Despite harsh backlash, the University of Texas at Austin dismissed charges that Dr. Regnerus “harbor[ed] anti-gay prejudices” because he is Catholic in 2012.

Homosexuals have a 50 percent higher likelihood of depression or substance abuse than heterosexuals. They are 200 percent more likely to commit suicide than their heterosexual counterparts. And in 2006, Dr. Lars Wichstrøm of Norway found that same-sex attraction increased the likelihood of bulimia and other eating disorders.

Children raised by depressed parents or alcoholics are at greater risk for a number of social ills themselves.
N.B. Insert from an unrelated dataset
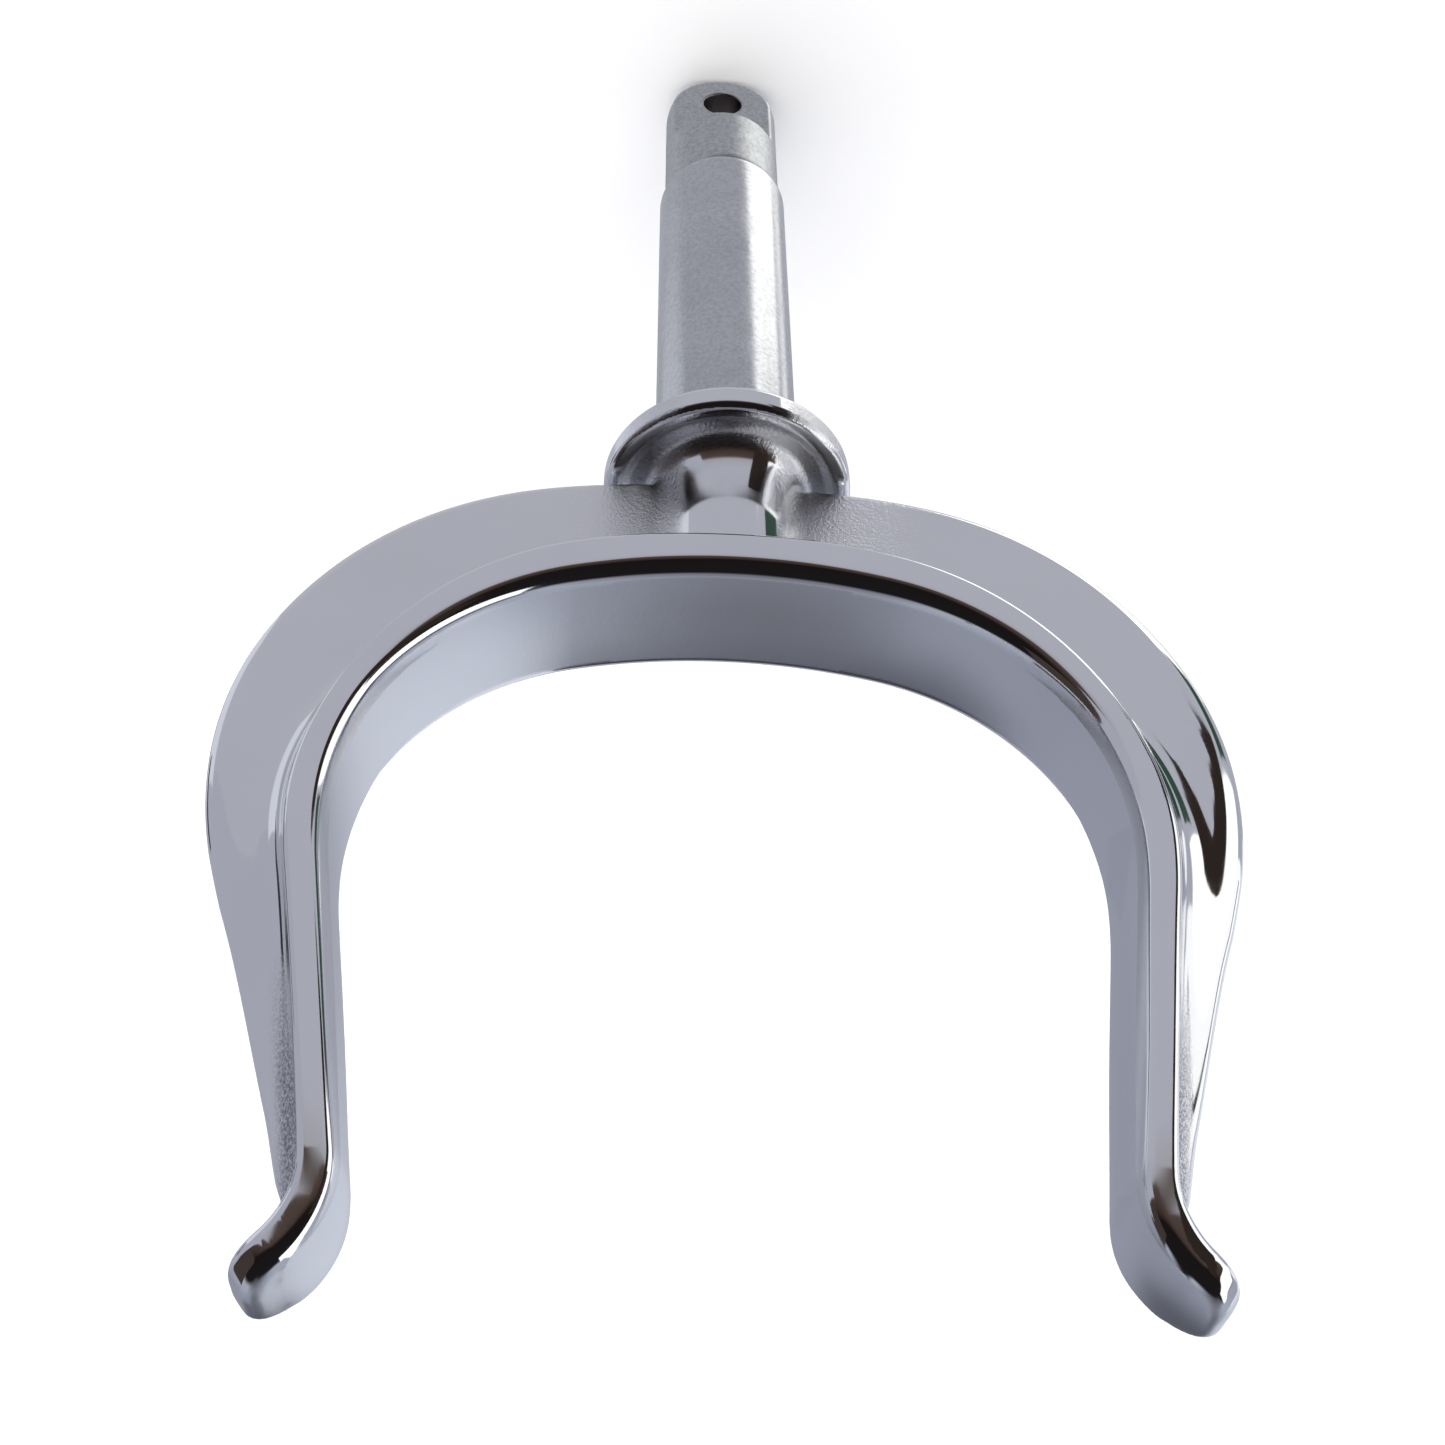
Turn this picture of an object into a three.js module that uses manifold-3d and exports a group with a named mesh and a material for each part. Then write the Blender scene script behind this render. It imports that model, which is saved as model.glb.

Nonetheless, some promote homosexual adoption as a way to give children a home. The HRC also notes that homosexuals are more likely than heterosexuals to adopt older children who are more physically developed but mentally immature. “Studies have also documented that LGBT adults are willing to adopt the very children most in need of homes and those who wait the longest in temporary foster care – those who are older and who may have special needs – and do so at a higher rate than non-LGBT adults,” the HRC said.

Torgerson and state authorities say they are likely to appeal the ruling. DCFS Director Brent Platt said, “If we feel like [Johansen's] decision is not best for the child, and we have a recourse to appeal or change it, we're going to do that.”